What is more, during the 1990s researchers returned to Taiwan with advanced degrees from universities in the United States and elsewhere. The returnees in many cases disturbed the practices of faculty at the national universities where they found jobs. National schools were not as highly traditionalized as CYUT, but the model of affective student–teacher ties held sway. Moreover, many teachers at the state schools considered themselves entitled to live a relaxed life of scholarly repose; thus, most faculty were not interested in (and often were not trained to handle) the demands of research. The conflict that emerged was clearly between those who valued research as defined by leading research institutions and those who valued teaching as defined by locally accepted practice.

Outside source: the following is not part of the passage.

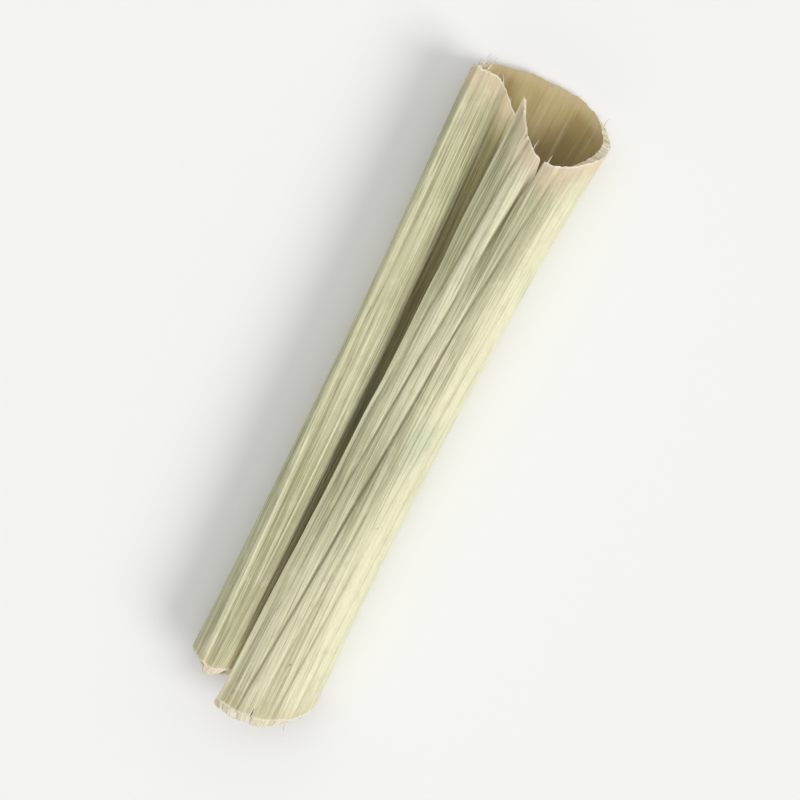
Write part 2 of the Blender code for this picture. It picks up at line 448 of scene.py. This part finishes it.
def add_cut(parts, sheath, end, outer_numbers, inner_numbers, margins, box, seed):
    """The cut face at one end of the sheath: end is 0 for the far cut and -1 for the mouth."""
    outward = -1.0 if end == 0 else 1.0
    outer, inner = sheath.outer[end], sheath.inner[end]
    through = np.arange(1, RIM_STEPS) / RIM_STEPS
    face = outer[:, None] * (1 - through)[None, :, None] + inner[:, None] * through[None, :, None]
    pits = cavity_depth(sheath, seed)
    arc = np.broadcast_to(sheath.arc[:, None], pits.shape)
    rough = 0.02 * waves(arc, np.broadcast_to(through, pits.shape), 0.05, 0.17, seed + 5)
    face[..., 0] -= outward * (pits - rough)
    mouth = 0.0 if end else LENGTH
    numbers = np.empty((len(outer), RIM_STEPS), int)
    numbers[1:-1, 1:] = parts.add_points(
        face[1:-1], across_mm=arc[1:-1], along_mm=sheath.outer[end][1:-1, None, 0] - pits[1:-1] * outward,
        pit=pits[1:-1] / DEEPEST_PIT, far_mm=LENGTH - mouth, mouth_mm=mouth)
    numbers[:, 0] = outer_numbers[end]
    numbers[0, 1:] = margins[0][end]
    numbers[-1, 1:] = margins[1][end]
    split = box[1] + (box[3] - box[1]) * (RIM_STEPS - 1) / RIM_STEPS
    flip = end == 0
    parts.add_grid(numbers.T, (box[0], box[1], box[2], split), CUT, flip)
    parts.add_fan_strip(numbers[:, -1], inner_numbers[end], (box[0], split, box[2], box[3]), CUT, flip)


def sheath_mesh():
    """The sheath's mesh, its measures, and the shift that puts it in the CAD part's box."""
    sheath = Sheath()
    parts = MeshParts()
    arc = np.broadcast_to(sheath.arc[None, :], sheath.x.shape)
    from_far = sheath.outer[..., 0] - sheath.outer[:1, :, 0]
    from_mouth = sheath.outer[-1:, :, 0] - sheath.outer[..., 0]
    marks = {"across_mm": arc, "along_mm": sheath.x, "far_mm": from_far, "mouth_mm": from_mouth}
    marks["tone"] = sheath.tone
    outer = parts.add_points(sheath.outer, groove=sheath.groove, pale=sheath.pale, **marks)
    halved = {name: held[:, ::2] for name, held in marks.items()}
    inner = parts.add_points(sheath.inner[:, ::2], groove=sheath.groove[:, ::2], **halved)
    margins = []
    for column, first in ((0, True), (-1, False)):
        outward = off_the_edge(sheath.outer, first)
        points = margin_points(sheath.outer[:, column], sheath.inner[:, column], outward)
        margins.append(parts.add_points(points, **{k: v[:, column, None] for k, v in marks.items()}))
    parts.add_grid(outer, (0.03, 0.01, 0.97, 0.59), OUTER)
    parts.add_grid(inner, (0.03, 0.61, 0.97, 0.89), INNER, flip=True)
    tucked = np.concatenate([inner[:, :1], margins[0][:, ::-1], outer[:, :1]], 1)
    free = np.concatenate([outer[:, -1:], margins[1], inner[:, -1:]], 1)
    parts.add_grid(tucked, (0.004, 0.01, 0.024, 0.59), OUTER)
    parts.add_grid(free, (0.976, 0.01, 0.996, 0.59), OUTER)
    add_cut(parts, sheath, 0, outer, inner, margins, (0.03, 0.90, 0.97, 0.945), 61)
    add_cut(parts, sheath, -1, outer, inner, margins, (0.03, 0.95, 0.97, 0.995), 67)
    offset = offset_into_box(np.concatenate([sheath.outer.reshape(-1, 3), sheath.inner.reshape(-1, 3)]))
    return parts.mesh("sheath", offset), sheath, offset


def offset_into_box(points):
    """The shift, in mm, that centres the points under the CAD part's box."""
    low, high = points.min(0), points.max(0)
    target = (np.array(cad_low) + np.array(cad_high)) / 2 / MM
    middle = (low + high) / 2
    return np.array([target[0] - middle[0], target[1] - middle[1], 0.0])


# ---------------------------------------------------------------- materials

class Nodes:
    """Short calls for building one material's node tree."""

    def __init__(self, name):
        self.material = bpy.data.materials.new(name)
        self.material.use_nodes = True
        self.tree = self.material.node_tree
        self.shader = self.tree.nodes["Principled BSDF"]

    def link(self, value, socket):
        if isinstance(value, (int, float)):
            socket.default_value = value
        elif isinstance(value, tuple):
            opaque = len(value) == 3 and len(socket.default_value) == 4
            socket.default_value = (*value, 1.0) if opaque else value
        else:
            self.tree.links.new(value, socket)

    def mark(self, name):
        node = self.tree.nodes.new("ShaderNodeAttribute")
        node.attribute_name = name
        return node.outputs["Fac"]

    def place(self, scale):
        """The point in the piece's own space, with a pattern's features a millimetre as its scale."""
        coordinates = self.tree.nodes.new("ShaderNodeTexCoord")
        stretch = self.tree.nodes.new("ShaderNodeVectorMath")
        stretch.operation = "MULTIPLY"
        stretch.inputs[1].default_value = tuple(s / MM for s in scale)
        self.tree.links.new(coordinates.outputs["Object"], stretch.inputs[0])
        return stretch.outputs[0]

    def math(self, operation, a, b=0.0):
        node = self.tree.nodes.new("ShaderNodeMath")
        node.operation = operation
        self.link(a, node.inputs[0])
        self.link(b, node.inputs[1])
        return node.outputs[0]

    def vector(self, x, y, z=0.0):
        node = self.tree.nodes.new("ShaderNodeCombineXYZ")
        for value, socket in zip((x, y, z), node.inputs):
            self.link(value, socket)
        return node.outputs[0]

    def noise(self, place, detail=2.0, rough=0.5, distortion=0.0):
        """Fractal noise with one feature to each unit of place, from 0 to 1."""
        node = self.tree.nodes.new("ShaderNodeTexNoise")
        node.inputs["Scale"].default_value = 1.0
        node.inputs["Detail"].default_value = detail
        node.inputs["Roughness"].default_value = rough
        node.inputs["Distortion"].default_value = distortion
        self.link(place, node.inputs["Vector"])
        return node.outputs[0]

    def spread(self, value, low, high, to_low=0.0, to_high=1.0):
        """Maps low..high to to_low..to_high, smoothly and clamped."""
        node = self.tree.nodes.new("ShaderNodeMapRange")
        node.interpolation_type = "SMOOTHSTEP"
        for key, number in (("Value", value), ("From Min", low), ("From Max", high),
                            ("To Min", to_low), ("To Max", to_high)):
            self.link(number, node.inputs[key])
        return node.outputs[0]

    def mix(self, factor, a, b):
        node = self.tree.nodes.new("ShaderNodeMix")
        node.data_type = "RGBA"
        node.clamp_factor = True
        self.link(factor, node.inputs["Factor"])
        for value, key in ((a, "A"), (b, "B")):
            socket = [s for s in node.inputs if s.name == key and s.type == "RGBA"][0]
            self.link(value, socket)
        return [s for s in node.outputs if s.type == "RGBA"][0]

    def bump(self, height, strength, distance):
        node = self.tree.nodes.new("ShaderNodeBump")
        node.inputs["Strength"].default_value = strength
        node.inputs["Distance"].default_value = distance
        self.link(height, node.inputs["Height"])
        return node.outputs[0]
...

While working at one of the national schools during the mid-1990s, I witnessed three women become objects of some resentment from traditional faculty. They had returned from top programs in the United States, and they took an aggressive approach to research—winning grants, attending international conferences, and publishing. The tensions were exacerbated by the fact that the women were conducting cultural and feminist research, which tacitly put traditional models of state–citizen and teacher–student relations into further question. The tensions persist to this day, especially in humanities departments. It finds islandwide political expression in resistance to MOE regulations from humanities- and social science–oriented national schools that have seen their rankings tumble as a result of the new standards (104 Education Information Web, 2007).
Many faculty members at CYUT continue to act out the idealized teacher role; others seek promotion through research. While the politics can be intense, graduate students find themselves in a state of confusion. Should they stay close to the friendly teachers with whom they are familiar or risk the pains of intellectual discovery with demanding research-oriented faculty, who promise nothing less than the reconstruction of their finely inculcated worldviews?